- WORK TO BE COMPLETED
Set down, please, exactly the lines below that run from the line with "for node in" to the line with "before = set(bpy.data.objects)", both lines included.
⁂
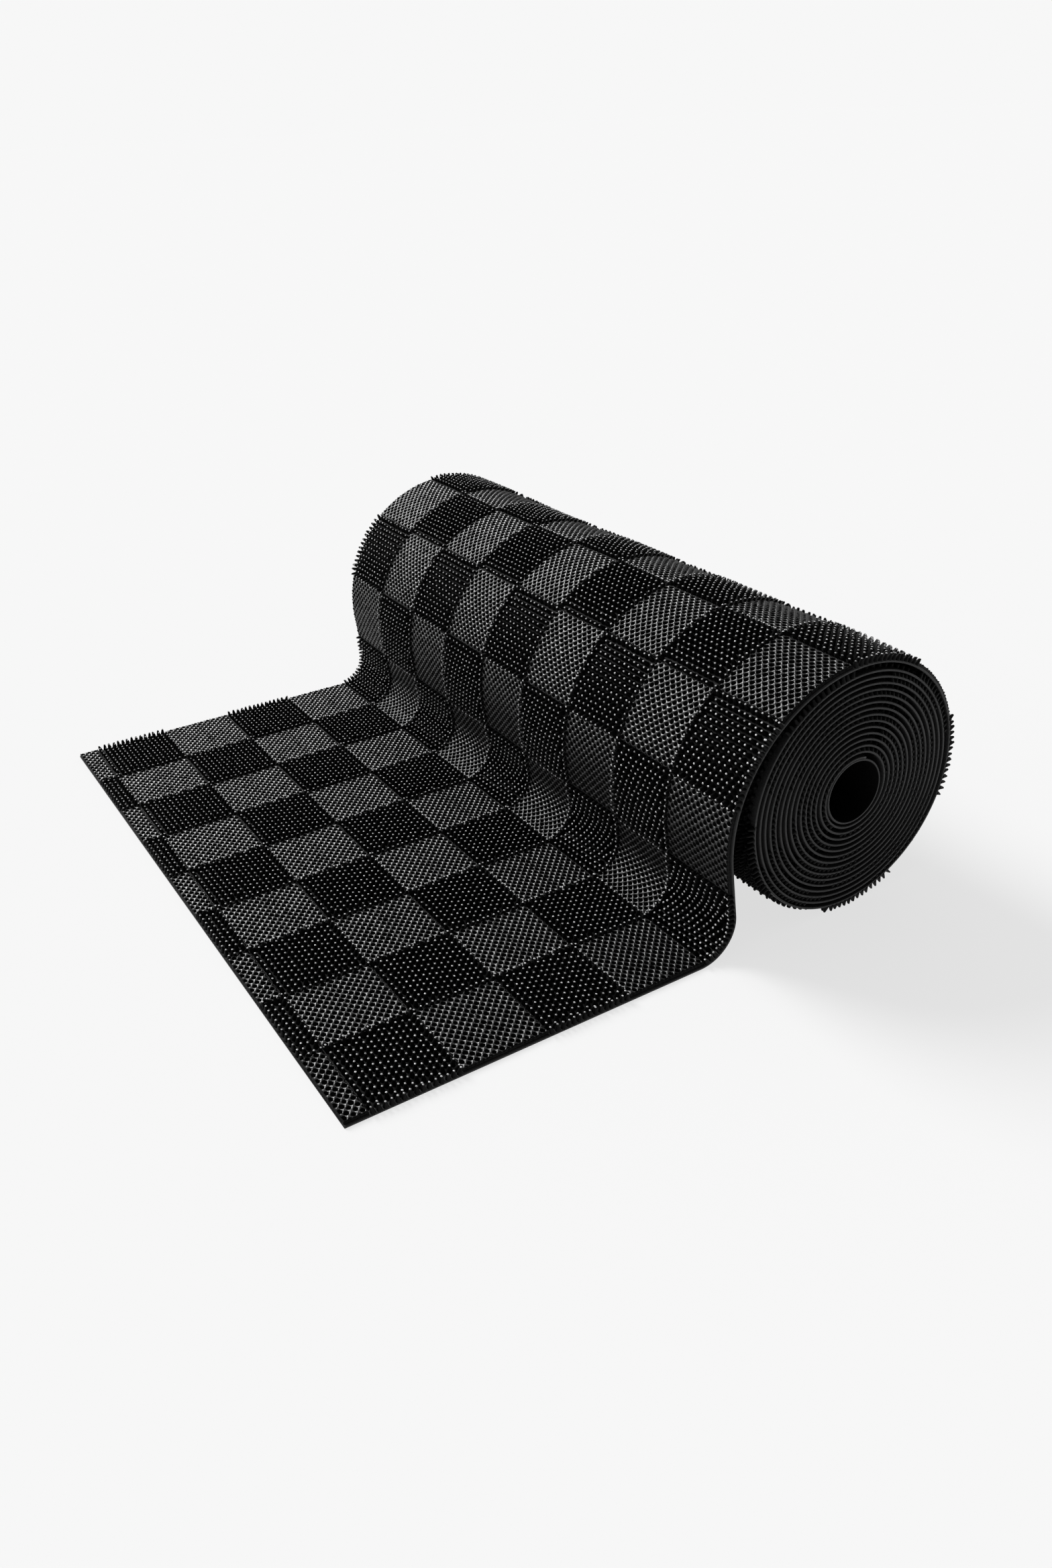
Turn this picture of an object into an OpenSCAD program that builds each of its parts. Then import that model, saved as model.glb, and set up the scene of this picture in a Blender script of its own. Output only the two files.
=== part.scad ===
// Bristle door mat, sold by the roll and partly unrolled.
// A plastic web carries a checkerboard of tiles, with tall pins in one and a low pierced pad in
// the next.
// The mat is followed along its own length: s runs from the free end, over the floor, up the
// front of the roll, over its top, down the back, under it and round the coil to the eye.
// h is the height above the web's underside, towards the pins, and y is the place across the mat.
// X points from the free end to the roll, Y along the roll, Z up. The origin is on the floor,
// under the middle of the whole mat.

/* [Tiles] */
// Side of one square tile
tile = 100; // [90:1:110]
// Tiles across the mat
columns = 9; // [5:2:9]
// Smooth margin outside the outer tiles
margin = 7; // [4:1:12]
// Clear web between a tile's block and the seam ahead of it or behind it
seam_gap = 2.6; // [2.4:0.1:4]
// Clear web between two blocks that lie side by side
side_gap = 1; // [0.5:0.1:2]

/* [Thickness] */
// Thickness of the web
web_t = 2.5; // [2:0.1:3]
// Height of the tall pins above the web
tall_h = 8.5; // [7:0.1:9.5]
// Height of the pierced pads above the web
pad_h = 5; // [4:0.1:6]
// How far the roll's weight presses the pins under it
crush = 1.5; // [1:0.1:2]
// Width of the seam bead between two courses
bead_w = 0.8; // [0.5:0.1:1.2]
// Height of the seam bead above the web
bead_h = 0.6; // [0.3:0.1:1]

/* [Loose end] */
// Length of the cut strip at the free end
strip_l = 27; // [10:1:60]
// Flat run from the first seam to the start of the toe bend
flat_l = 393; // [350:1:395]
// Radius of the toe bend at the underside
toe_r = 47; // [40:1:50]

/* [Roll] */
// Distance from the first seam to the roll's centre
roll_x = 600; // [590:1:620]
// Radius of the loose front of the outer turn at the underside
front_r = 168.5; // [160:0.5:175]
// Radius of the back of the outer turn at the underside
outer_r = 145.5; // [143:0.5:150]
// Radius of the second turn at the underside
coil_r = 140; // [138:0.5:140]
// Distance from one turn of the coil to the next
coil_pitch = 7.1; // [7:0.05:7.1]
// Half turns in the coil, from under the roll to the top of the core ring
half_turns = 29; // [29:2:29]
// Radius of the eye through the middle of the roll
eye_r = 36.5; // [30:0.5:36.5]
// How far the web's inner end laps past the top of the core ring, in degrees
lap_angle = 18; // [10:1:30]

/* [Hidden] */
// Clearance between two turns of the coil and between the core ring and the coil
slack = 0.2;
// How one stretch of the path is set into the next
join_inset = 0.02;
join_lap = 0.3;
// Segments in a full circle
$fn = 128;
width = columns * tile + 2 * margin;
// The last course of tiles that is modelled block by block, behind the loose front of the roll
last_course = 15;
course_colour = ["#2f2f31", "#29292b"];
tall_colour = "#141416";
pad_colour = "#47474b";

// Underside of the outer turn at the top of the roll
top_z = tall_h - crush + 2 * outer_r + web_t;
front_cz = top_z - front_r;
// The rise is the straight tangent between the toe bend and the front of the roll
centres = [roll_x - flat_l, front_cz - toe_r];
toe_turn = atan2(centres.y, centres.x) + asin((toe_r + front_r) / norm(centres));
rise_l = sqrt(norm(centres) * norm(centres) - (toe_r + front_r) * (toe_r + front_r));
core_turn_r = coil_r - (half_turns - 1) * coil_pitch / 2;
coil_half = [for (k = [0 : half_turns - 2]) [-(coil_r - k * coil_pitch / 2), 180]];

// The mat's path: [0, length] is straight, [radius, angle] bends towards the pins,
// and [-radius, angle] bends away from them. Radii are at the underside.
PATH = concat(
    [[0, strip_l + flat_l], [toe_r, toe_turn], [0, rise_l], [-front_r, toe_turn], [-outer_r, 180]],
    coil_half,
    [[-core_turn_r, 180 + lap_angle]]
);

function run_of(p) = p[0] == 0 ? p[1] : abs(p[0]) * p[1] * PI / 180;
function left(a) = [-sin(a), cos(a)];
function next_place(at, a, p) =
    p[0] == 0 ? at + p[1] * [cos(a), sin(a)]
    : at + p[0] * (left(a) - left(a + sign(p[0]) * p[1]));
function next_heading(a, p) = p[0] == 0 ? a : a + sign(p[0]) * p[1];
// One row for each stretch of the path: [s at its start, place at its start, heading there]
function starts(i = 0, s = 0, at = [-strip_l, 0], a = 0) =
    i == len(PATH) ? []
    : concat([[s, at, a]],
        starts(i + 1, s + run_of(PATH[i]), next_place(at, a, PATH[i]), next_heading(a, PATH[i])));
START = starts();

// s where the coil's own web and squeezed pins begin and end
coil_start = strip_l + last_course * tile;
coil_end = START[len(PATH) - 1][0] + run_of(PATH[len(PATH) - 1]);
pile_end = START[len(PATH) - 1][0] + core_turn_r * PI;
// The core ring hangs inside the top of the coil's last half turn
core_z = START[len(PATH) - 1][1].y + 2 * core_turn_r - eye_r - web_t;

// Middle of the whole mat along X
mid_x = (roll_x + outer_r + web_t + tall_h - strip_l) / 2;

// Part of the mat from s0 to s1, from h0 to h1 above the underside, from y0 to y1.
// Joined parts overlap: every other stretch is join_inset thinner on both faces and runs join_lap
// into the stretches beside it. Parts that aren't joined stop join_inset short of where they meet.
module band(s0, s1, h0, h1, y0, y1, joined = true) {
    for (i = [0 : len(PATH) - 1]) {
        begin = START[i][0];
        end = begin + run_of(PATH[i]);
        inner = joined && i % 2 == 1;
        grow = inner ? join_lap : joined ? 0 : -join_inset;
        inset = inner ? join_inset : 0;
        from = s0 < begin ? -grow : s0 - begin;
        to = s1 > end ? end - begin + grow : s1 - begin;
        if (s0 < end - join_lap && s1 > begin + join_lap) {
            translate([START[i][1].x - mid_x, 0, START[i][1].y])
                if (PATH[i][0] == 0) straight_band(START[i][2], from, to, h0 + inset, h1 - inset, y0, y1);
                else round_band(PATH[i][0], START[i][2], from, to, h0 + inset, h1 - inset, y0, y1);
        }
    }
}

module straight_band(a, from, to, h0, h1, y0, y1) {
    rotate([0, -a, 0])
        translate([from, y0 - width / 2, h0])
            cube([to - from, y1 - y0, h1 - h0]);
}

module round_band(r, a, from, to, h0, h1, y0, y1) {
    centre = r * left(a);
    side = sign(r);
    sweep = (to - from) / abs(r) * 180 / PI;
    first = a - side * 90 + side * from / abs(r) * 180 / PI;
    low = min(abs(r) - side * h0, abs(r) - side * h1);
    translate([centre.x, 0, centre.y])
        rotate([90, 0, 0])
            rotate([0, 0, side > 0 ? first : first - sweep])
                rotate_extrude(angle = sweep)
                    translate([low, width / 2 - y1])
                        square([h1 - h0, y1 - y0]);
}

function course_start(i) = i == 0 ? 0 : strip_l + (i - 1) * tile;
function course_end(i) = strip_l + i * tile;

// Web of one course of tiles, with the raised bead where it joins the course before it
module course_web(i) {
    bead = course_start(i) + bead_w / 4;
    color(course_colour[i % 2]) {
        band(course_start(i), course_end(i), 0, web_t, 0, width);
        if (i > 0) band(bead, bead + bead_w, web_t / 2, web_t + bead_h, margin, width - margin);
    }
}

// Blocks that fill the tiles of one course, for its tall pins or for its pads
module course_blocks(i, tall) {
    lead = i == 0 ? side_gap : seam_gap;
    color(tall ? tall_colour : pad_colour)
        for (j = [0 : columns - 1])
            if ((i + j) % 2 == (tall ? 1 : 0))
                band(course_start(i) + lead, course_end(i) - seam_gap,
                    web_t, web_t + (tall ? tall_h : pad_h),
                    margin + j * tile + side_gap, margin + (j + 1) * tile - side_gap, false);
}

// The same blocks where the roll's weight has pressed them flat on the floor
module pressed_blocks(i, tall) {
    intersection() {
        course_blocks(i, tall);
        translate([-width, -width, 0]) cube(2 * width);
    }
}

// Web of the coil, one solid for each half turn
module coil_web() {
    color(course_colour[0]) band(coil_start, coil_end, 0, web_t, 0, width, false);
}

// Pins and pads squeezed between the turns of the coil
module coil_pile() {
    color(tall_colour)
        band(coil_start + seam_gap, pile_end, web_t, coil_pitch - slack, margin, width - margin, false);
}

// Innermost turn, closed on itself round the eye
module core_ring() {
    color(course_colour[1])
        translate([roll_x - mid_x, 0, core_z])
            rotate([90, 0, 0])
                difference() {
                    cylinder(r = eye_r + web_t - slack / 4, h = width, center = true);
                    cylinder(r = eye_r, h = width + 2, center = true);
                }
}

course_web(0);  // free_end_web
course_blocks(0, true);  // free_end_tall_pins
course_blocks(0, false);  // free_end_short_pads
course_web(1);  // course_01_web
course_blocks(1, true);  // course_01_tall_pins
course_blocks(1, false);  // course_01_short_pads
course_web(2);  // course_02_web
course_blocks(2, true);  // course_02_tall_pins
course_blocks(2, false);  // course_02_short_pads
course_web(3);  // course_03_web
course_blocks(3, true);  // course_03_tall_pins
course_blocks(3, false);  // course_03_short_pads
course_web(4);  // course_04_web
course_blocks(4, true);  // course_04_tall_pins
course_blocks(4, false);  // course_04_short_pads
course_web(5);  // course_05_web
course_blocks(5, true);  // course_05_tall_pins
course_blocks(5, false);  // course_05_short_pads
course_web(6);  // course_06_web
course_blocks(6, true);  // course_06_tall_pins
course_blocks(6, false);  // course_06_short_pads
course_web(7);  // course_07_web
course_blocks(7, true);  // course_07_tall_pins
course_blocks(7, false);  // course_07_short_pads
course_web(8);  // course_08_web
course_blocks(8, true);  // course_08_tall_pins
course_blocks(8, false);  // course_08_short_pads
course_web(9);  // course_09_web
course_blocks(9, true);  // course_09_tall_pins
course_blocks(9, false);  // course_09_short_pads
course_web(10);  // course_10_web
course_blocks(10, true);  // course_10_tall_pins
course_blocks(10, false);  // course_10_short_pads
course_web(11);  // course_11_web
course_blocks(11, true);  // course_11_tall_pins
course_blocks(11, false);  // course_11_short_pads
course_web(12);  // course_12_web
course_blocks(12, true);  // course_12_tall_pins
course_blocks(12, false);  // course_12_short_pads
course_web(13);  // course_13_web
pressed_blocks(13, true);  // course_13_tall_pins
pressed_blocks(13, false);  // course_13_short_pads
course_web(14);  // course_14_web
course_blocks(14, true);  // course_14_tall_pins
course_blocks(14, false);  // course_14_short_pads
course_web(15);  // course_15_web
course_blocks(15, true);  // course_15_tall_pins
course_blocks(15, false);  // course_15_short_pads
coil_web();
coil_pile();
core_ring();
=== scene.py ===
# Bristle door mat, partly unrolled: the visual model, built on the fixed CAD frame.
# The mat is followed by s, the length from the free end, h, the height above the web's
# underside, and y, the place across the mat. Sizes are in millimetres until they reach a mesh.
import math

import bpy
import numpy as np
from mathutils import Matrix, Vector


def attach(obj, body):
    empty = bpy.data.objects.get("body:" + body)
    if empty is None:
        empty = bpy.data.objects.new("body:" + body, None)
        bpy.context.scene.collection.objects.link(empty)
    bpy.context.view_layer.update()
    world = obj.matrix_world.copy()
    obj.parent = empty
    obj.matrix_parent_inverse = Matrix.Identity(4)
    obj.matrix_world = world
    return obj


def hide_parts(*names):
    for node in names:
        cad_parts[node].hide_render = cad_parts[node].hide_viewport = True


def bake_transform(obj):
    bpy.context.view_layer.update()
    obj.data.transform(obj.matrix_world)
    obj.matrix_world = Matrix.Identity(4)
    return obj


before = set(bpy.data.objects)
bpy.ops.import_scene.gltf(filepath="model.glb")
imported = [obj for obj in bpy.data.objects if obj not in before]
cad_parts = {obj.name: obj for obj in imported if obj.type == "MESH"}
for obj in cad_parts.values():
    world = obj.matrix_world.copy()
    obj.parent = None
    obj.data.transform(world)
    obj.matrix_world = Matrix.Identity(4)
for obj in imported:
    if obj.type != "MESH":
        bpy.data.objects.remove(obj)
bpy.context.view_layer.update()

rng = np.random.default_rng(7)

# ---------------------------------------------------------------- the mat's sizes

TILE = 100.0         # a tile's side, and a course's length
COLUMNS = 9
MARGIN = 7.0         # the smooth strip along each long edge
WIDTH = COLUMNS * TILE + 2 * MARGIN
WEB = 2.5            # the web's thickness
TALL = 8.5           # height of the tall pins above the web
SHORT = 5.0          # height of the pads above the web
STRIP = 27.0         # what is left of the course that the free end cuts
CRUSH = 1.5          # how far the pins under the roll are pressed down
FLAT = 393.0         # from the first seam to the toe's bend
TOE_R = 47.0
ROLL_X = 600.0       # from the first seam to the roll's middle
FRONT_R = 168.5      # the outer turn's front, which stands off the coil
OUTER_R = 145.5      # the rest of the outer turn
COIL_R = 140.0       # the coil's first half turn
PITCH = 7.1          # from turn to turn
HALF_TURNS = 29
EYE_R = 36.5
LAP_ANGLE = 18.0     # how far the inner end laps past the top of the inner ring, in degrees
LAST_COURSE = 15
MID_X = (ROLL_X + OUTER_R + WEB + TALL - STRIP) / 2

# ---------------------------------------------------------------- the mat's path

TOP_Z = TALL - CRUSH + 2 * OUTER_R + WEB
CX, CZ = ROLL_X - FLAT, TOP_Z - FRONT_R - TOE_R
REACH = math.hypot(CX, CZ)
TURN = math.atan2(CZ, CX) + math.asin((TOE_R + FRONT_R) / REACH)
RISE = math.sqrt(REACH ** 2 - (TOE_R + FRONT_R) ** 2)
CORE_R = COIL_R - (HALF_TURNS - 1) * PITCH / 2

PATH = [(0, STRIP + FLAT), (TOE_R, TURN), (0, RISE), (-FRONT_R, TURN), (-OUTER_R, math.pi)]
PATH += [(-(COIL_R - k * PITCH / 2), math.pi) for k in range(HALF_TURNS - 1)]
PATH += [(-CORE_R, math.pi + math.radians(LAP_ANGLE))]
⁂
- PROBLEM SOLUTION
    for node in names:
        cad_parts[node].hide_render = cad_parts[node].hide_viewport = True


def bake_transform(obj):
    bpy.context.view_layer.update()
    obj.data.transform(obj.matrix_world)
    obj.matrix_world = Matrix.Identity(4)
    return obj


before = set(bpy.data.objects)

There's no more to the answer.